I won't go on and on about the uncanny valley and whatnot, because those who've seen The Polar Express know what I mean. Everything looks almost normal, but there's just something really really wrong with the motion capture animation, so much so that not even a Hanksian tidal wave of charm can compensate for those dead, dead eyes.
So when Monster House reared it ugly head, complete with Robert Zemeckis as an executive producer and Image Movers as the production studio, I was not at all interested. I love animated movies, traditional and computer, but this wasn't either. It was something else. And I thought it would be ugly.
So years passed and I forgot about this movie. Beowulf came and went. Mars Needs Moms crashed and burned. And then a funny thing happened. I got really into Community, the NBC sitcom that has breathed new life into a dying television network. Community is currently my favorite show on television, and it's created by the inimitable Dan Harmon. The man's a genius, but from all accounts he's not the easiest guy to work with. (He's the only showrunner I've heard of to get kicked off of TWO shows that he co-created. Or something. I try not to follow Twitter nonsense.)
Anyway, Dan Harmon co-wrote Monster House, so that fun tidbit immediately piqued my interest. Would this little cartoon be as witty and meta as Community? Would its script outweight any motion capture creepiness? I had to find out.
So when I sat down to watch this movie, I was all prepared to focus in on the jokes and dialogue and plotting, which, admitted, were all pretty great. (There's a killer uvula joke about halfway through.) Most of the dialogue really lands, and the characters are never less-than-genuine. It's a fun, heartfelt movie.
But what I really took away from this viewing experience is that the animation works! Motion capture works! The characters are all cartoony enough that it doesn't come across as dead-faced robots and Heidi Klums lurching through the film. Like any good cartoon, these characters are like real people, except not. This one movie singlehandedly reignited my faith in motion capture technology.
Not only that, it actually turned me into a fan. I'd never seen so many beautiful, soaring camera angles on a cartoon before. The entire film is kinetic and cinematic and special. It really really soars. I don't know what this movie does differently from something like Beowulf and Polar Express. Maybe it comes down to having characters that don't try to look too human. Maybe it embraces the artificiality of the medium in a way that the others don't. Whatever it is, this is a gorgeous film. Who knew!
And that Chowder character.
That's basically every kid's first best friend.

Sunday, June 17, 2012


Dear Syfy Channel,

We're been through a lot over the years, included an ill-advised name change to make you seem quote-unquote "hip" and "edgy" and "retarded". That's fine. You're well aware that we're in a love-hate relationship.

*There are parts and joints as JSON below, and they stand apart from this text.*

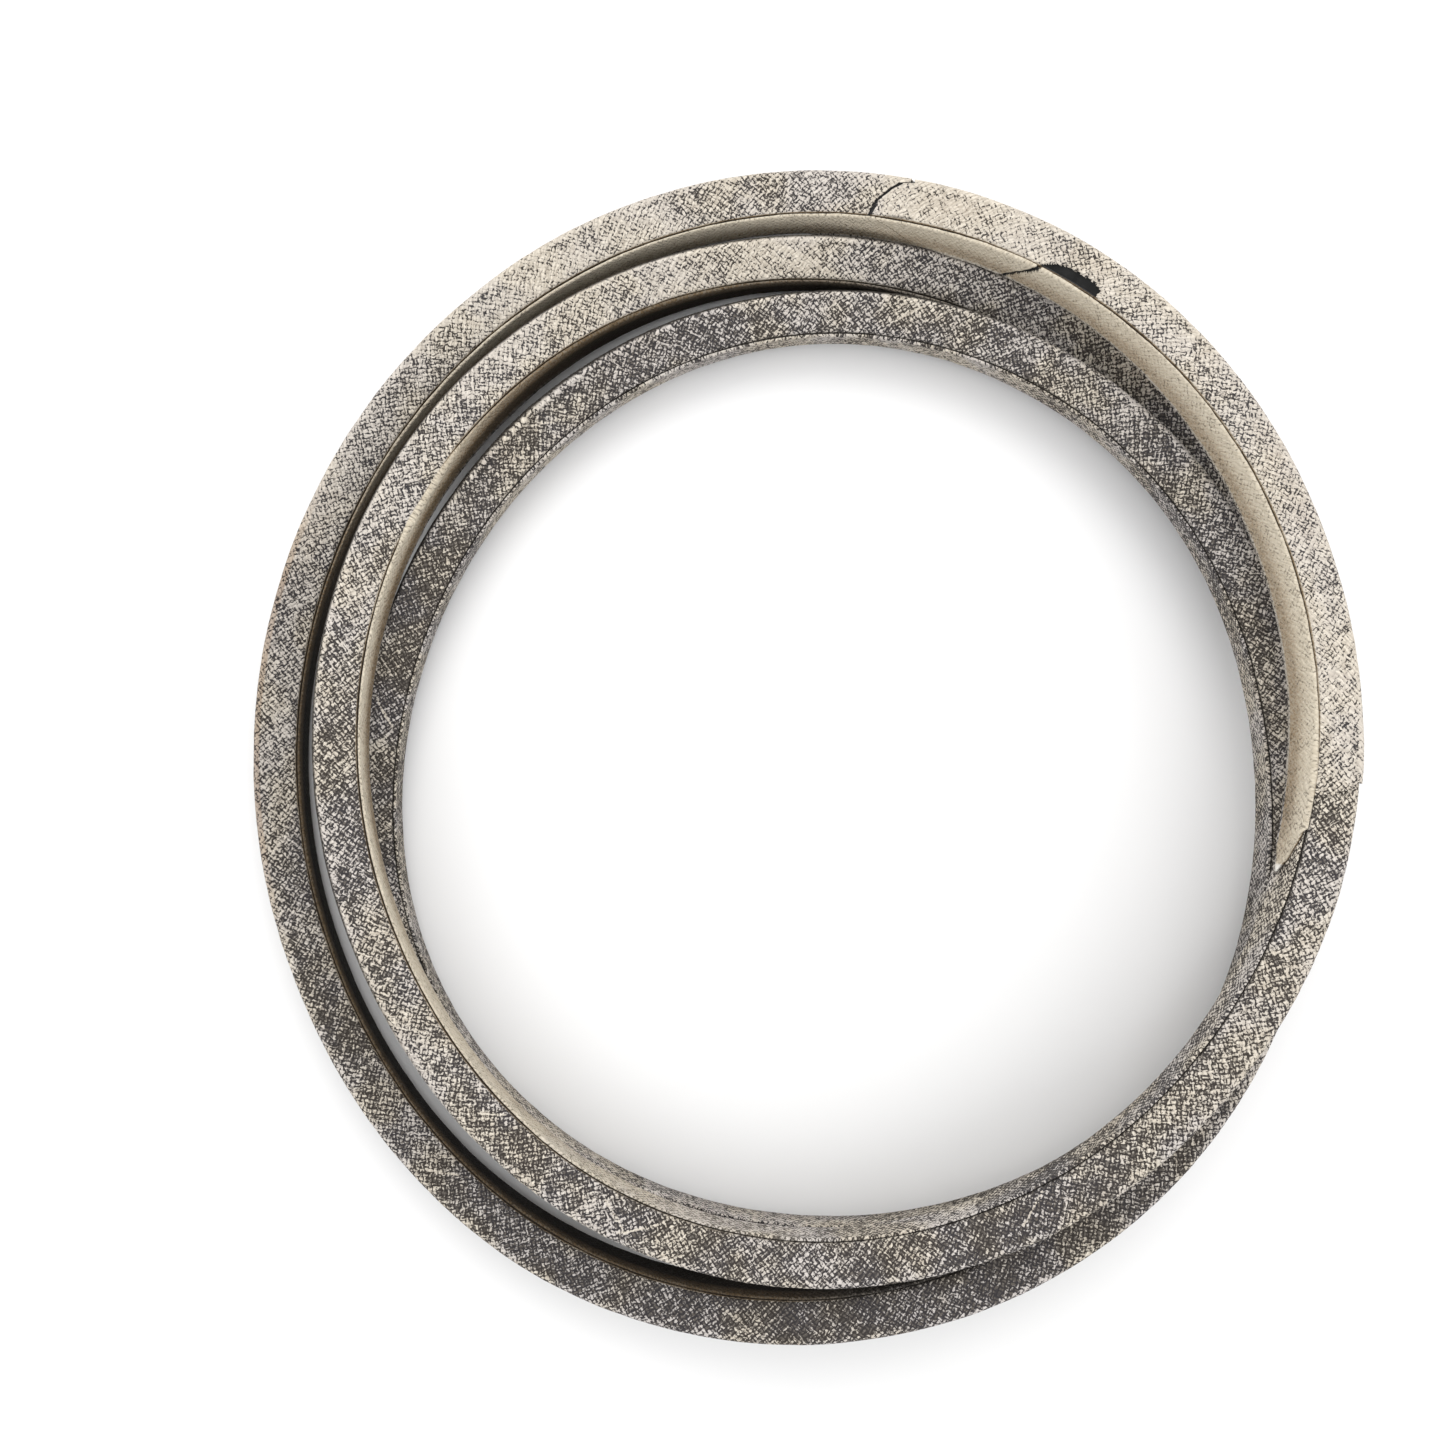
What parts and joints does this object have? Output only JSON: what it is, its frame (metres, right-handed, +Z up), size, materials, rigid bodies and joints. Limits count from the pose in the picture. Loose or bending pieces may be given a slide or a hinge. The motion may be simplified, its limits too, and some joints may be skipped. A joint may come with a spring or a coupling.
{
  "type": "wrapped v-belt",
  "caption": "Endless fabric-wrapped V-belt of classical A section, lying coiled in turns, with cord, gum and rubber layers inside; it carries drive between grooved pulleys",
  "frame": {"origin": "centre of the bottom of the coil's bounding box, on the surface it lies on", "axes": "+Z up, out of the surface and along the coil's own axis; +X and +Y in the surface"},
  "size_m": [0.2086, 0.2206, 0.0388],
  "materials": {
    "cover_fabric": "speckled bias-woven cotton and polyester cover, dry, cream threads over charcoal",
    "lining_fabric": "rubber-frictioned inner cover ply, dark",
    "base_rubber": "matt black compound",
    "gum_rubber": "dark adhesion gum",
    "cord_fibre": "twisted tension cord, pale"
  },
  "bodies": {
    "root": {"cover_first": "cover_fabric", "cover_second": "cover_fabric", "cover_third": "cover_fabric", "cover_fourth": "cover_fabric", "cover_fifth": "cover_fabric", "lining_first": "lining_fabric", "lining_second": "lining_fabric", "lining_third": "lining_fabric", "lining_fourth": "lining_fabric", "cushion_rubber": "base_rubber", "upper_gum": "gum_rubber", "lower_gum": "gum_rubber", "base_rubber": "base_rubber", "tension_cord": "cord_fibre"}
  },
  "joints": []
}
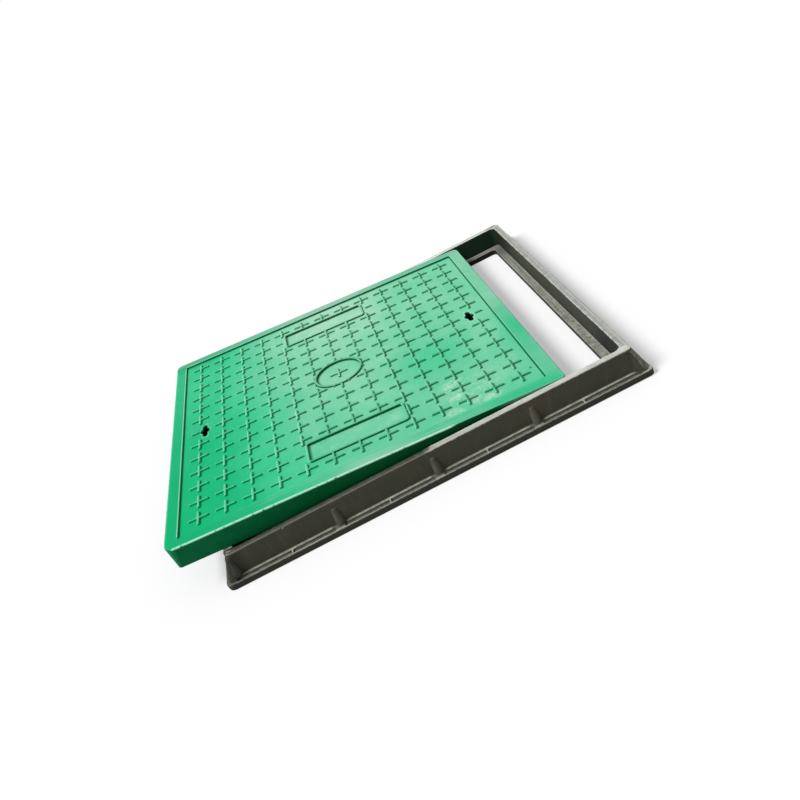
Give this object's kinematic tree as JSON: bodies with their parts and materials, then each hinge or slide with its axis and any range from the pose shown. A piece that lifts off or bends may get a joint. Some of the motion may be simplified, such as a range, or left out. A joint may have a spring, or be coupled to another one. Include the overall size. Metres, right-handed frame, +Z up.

But I would just like to say that I am very proud of you this summer. Not only did you start the season off right by killing Joey Fatone in Jersey Shore Shark Attack (Why did it take so long for someone to think of that movie!), but you decided to continue the streak by airing Roger Corman-approved masterpieces like Piranhaconda.

You are certainly on a roll, Syfy Channel. Some people might gripe about how self-consciously bad you've gotten, some people might even say that it's not fun to watch something that TRIES to be bad, but you know what... SOME people can suck it. Because you, Syfy Channel, are a good kid.

Thank you for Piranhaconda. Please don't like anyone get you down.

Thanks for the memories,

Friday, June 8, 2012

COUNTDOWN: Hammer Dracula Films

Hammer Studios was pretty effing great. They brought red-blooded lusty, heaving raunch to classic horror stories. Rarely were there any gay characters, but the subtext of a lot of their movies has some bits of pink thrown in. Not only that, they were gory and lascivious... and somehow classy at the same time. I honestly can't describe what these movies meant to me when I was a kid watching them with my dad and older brother.
My fondest memories were probably with the Dracula films, which I saw more than Frankenstein or Mummy. I haven't seen them all (that kung fu one from 1974 holds no interest for me, because it would just make me sad). But I've seen most of them. Here are my top five:
5) The Brides of Dracula
(No Christopher Lee, but the titular brides were a step in the right direction after a significantly less sexy original. Great climax. Windmills are terrifying, and I say this as an avid mini-golfer.)

4) Dracula AD 1972
(It's ironic that the "modern" one is by far the most dated. But in a good way. Sometimes I watch this movie just to stare at the furniture and wall paper.)
3) Dracula Has Risen from the Grave
(Great use of forests. It simultaneously makes me want to visit England and stay as far away as possible.)
2) Taste the Blood of Dracula
(Not the most talkative of Christopher Lee performances, but the film is never dull, and man can Mr. Lee lurk!)
1) Dracula: Prince of Darkness
(Christopher Lee's big return, and the perfect Hammer combination of damsels, splashes of blood, creepy castles, and overacting villagers. If you haven't seen any of these films, start with this one.)